Evaluating greenhouse gas emissions and energy recovery from municipal and industrial solid waste using waste-to-energy technology

Abstract

In recent years, considerable efforts have been devoted to developing waste-to-energy (WTE) technologies that can reduce the volume of waste and mitigate its negative effects on the environment. Waste is usually classified as municipal solid waste (MSW) or industrial solid waste (ISW). Both types (without hazards) can be treated by WTE technology, and both offer high potential rates of energy recovery. In Taiwan, five categories of general ISW—wood, cooking oil, plastic, lubricants, and rubber—are routinely recycled as auxiliary fuels in WTE plants. This study examined the potential for energy recovery and the extent of greenhouse gas (GHG) emissions from MSW and general ISW to evaluate the environmental performance of WTE technology using data normalization.
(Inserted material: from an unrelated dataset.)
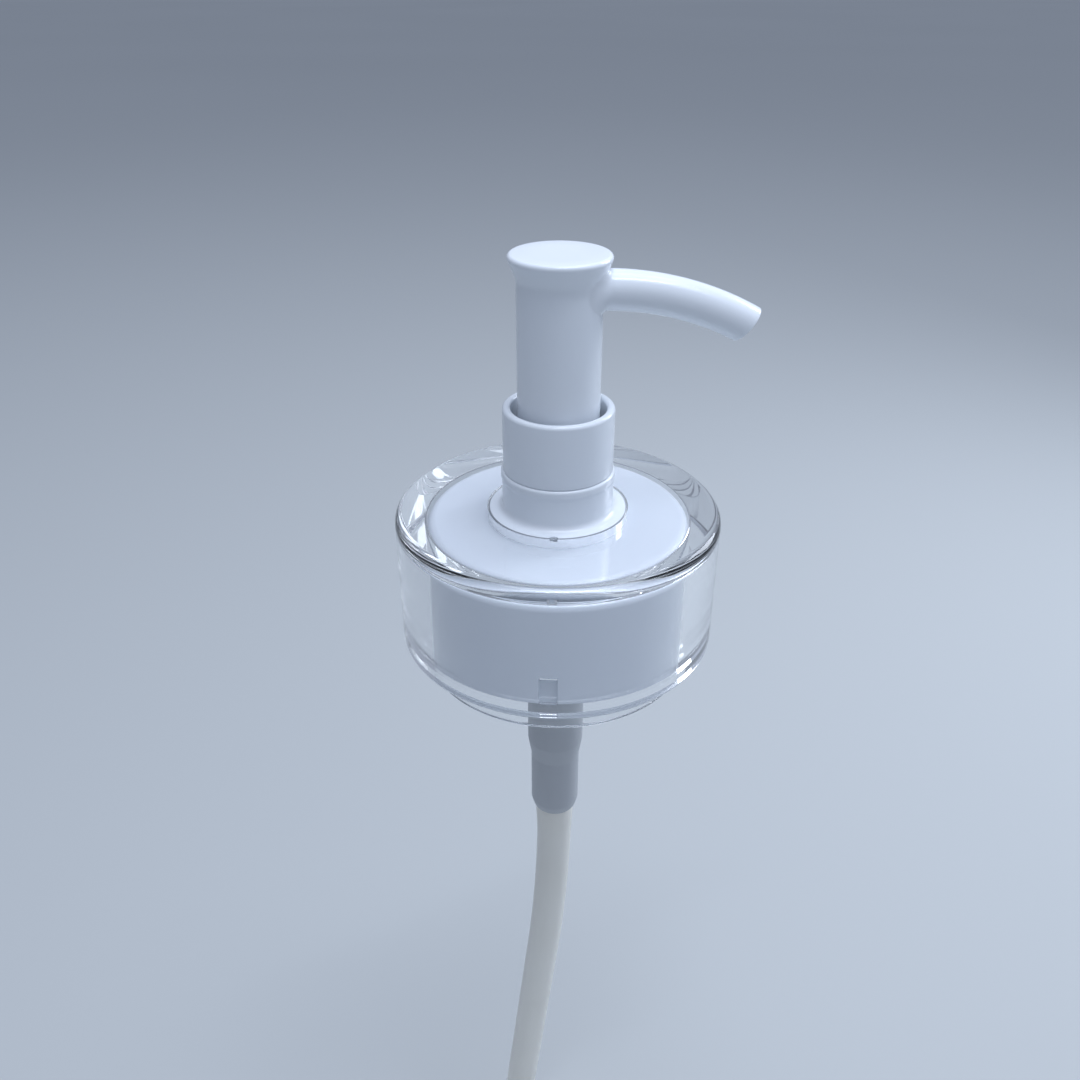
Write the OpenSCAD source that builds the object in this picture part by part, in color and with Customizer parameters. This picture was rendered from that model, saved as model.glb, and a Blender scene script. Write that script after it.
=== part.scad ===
// Lotion pump head with a clear acrylic over-shell, a white screw closure and a dip tube.
// +Z is up and the spout points along +X. The origin is on the pump's axis, at the level
// where the underside of the gasket meets the top of the bottle neck.
// Lengths are in millimetres, angles in degrees.

/* [Clear shell] */
// Outer diameter of the clear shell
shell_d = 52; // [51:0.5:56]
// Thickness of the clear top plate
plate_t = 4; // [3:0.25:5]
// Radial thickness of the clear side wall
shell_wall = 4.7; // [4.2:0.1:5.0]
// Height of the clear side wall, from the top plate's upper face
shell_h = 22.95; // [21:0.05:25]
// Diameter of the spigot under the side wall
spigot_d = 44.6; // [44:0.1:46]
// How far the spigot reaches below the side wall
spigot_h = 4.45; // [3:0.05:8]
// Radius of the rounded upper outer edge
shell_round = 1.6; // [0.8:0.1:2]
// Direction of the moulded key and gate mark round the axis
key_angle = 266; // [0:1:359]

/* [Inner cap] */
// Thickness of the white disc under the clear plate
cap_disc_t = 1.4; // [1:0.1:2]
// Radius of the rounded upper outer edge of the white cap
cap_round = 1.5; // [1:0.1:1.6]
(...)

Totals of 7,394.13×109 kWh/y and 340.15×109 kWh/y were recovered from incinerating MSW and general ISW, respectively, from 2014 to 2015. For MSW, the incineration of plastic waste produced the most GHGs (874.66 Gg CO2-eq/y), followed by paper waste (53.92 Gg CO2-eq/y) and textile waste (12.61 Gg CO2-eq/y). Of the various types of general ISW, rubber waste had the highest potential to emit GHGs (11.42 Gg CO2-eq/y). The incineration of MSW made a far greater contribution to total GHG emissions than did that of general ISW. Plastic MSW had the greatest environmental impact, and it should thus be treated carefully due to its greater potential for GHG emissions. The WTE technology has shown to improve waste management to treat both MSW and general ISW in Taiwan. These findings may be extrapolated for use in other countries.